LA RENAISSANCE RELIGIEUSE.




On répète volontiers partout que la philosophie s’en va. S’agit-il de savoir si elle est plus ou moins coupable, on discute un peu ; mais on ne discute pas pour déclarer qu’elle est désormais parfaitement inutile. Juste ou non, l’arrêt est spécieux pour qui n’observe l’esprit général de notre temps que dans ses manifestations les plus éclatantes. Quels sont en effet, depuis un demi-siècle, les phénomènes sociaux qui frappent tous les esprits ? Le premier que je veux signaler, c’est l’immense développement des intérêts matériels, phénomène d’autant plus remarquable qu’il a sa racine dans les élémens mêmes de la société moderne, telle que l’a faite la révolution de 89. Oui, qu’on s’en afflige ou qu’on s’en réjouisse, il faut dire avec un illustre orateur de la restauration que la démocratie coule à pleins bords. À tous les degrés de la vie sociale, c’est une aspiration ardente, unanime, infatigable, vers le bien-être et l’aisance, vers la richesse et le luxe, vers l’influence et le pouvoir, en un mot vers tous les biens de ce monde.

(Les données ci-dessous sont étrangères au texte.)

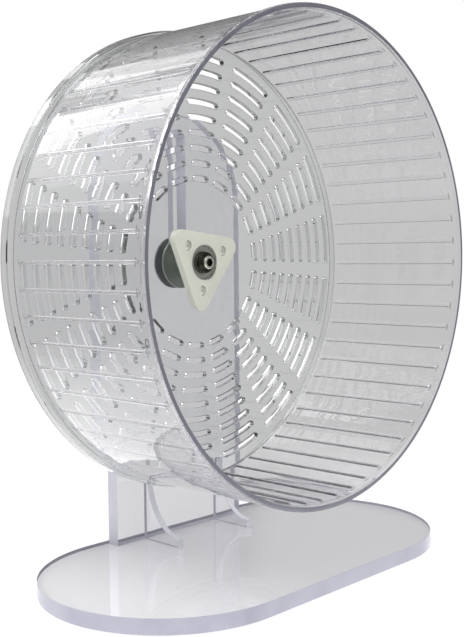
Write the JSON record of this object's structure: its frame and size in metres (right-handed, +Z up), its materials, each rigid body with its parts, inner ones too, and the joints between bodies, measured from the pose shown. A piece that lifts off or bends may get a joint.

Voilà un premier fait, aussi manifeste que la clarté du jour, et qui semble indiquer dans l’âme de notre société moderne des dispositions peu philosophiques. Que faut-il à une société éprise de bonheur matériel, passionnée pour les travaux et les avantages de l’industrie ? Des ingénieurs, des physiciens, des chimistes, tout au plus quelques mathématiciens : elle n’a que faire de philosophes. Voulez-vous vous enrichir ? défiez-vous de la métaphysique. À quoi bon lire Platon ? il ne vous apprendrait pas l’art d’amasser des richesses, et puis, prenez garde à cet enchanteur, il pourrait bien vous les faire mépriser.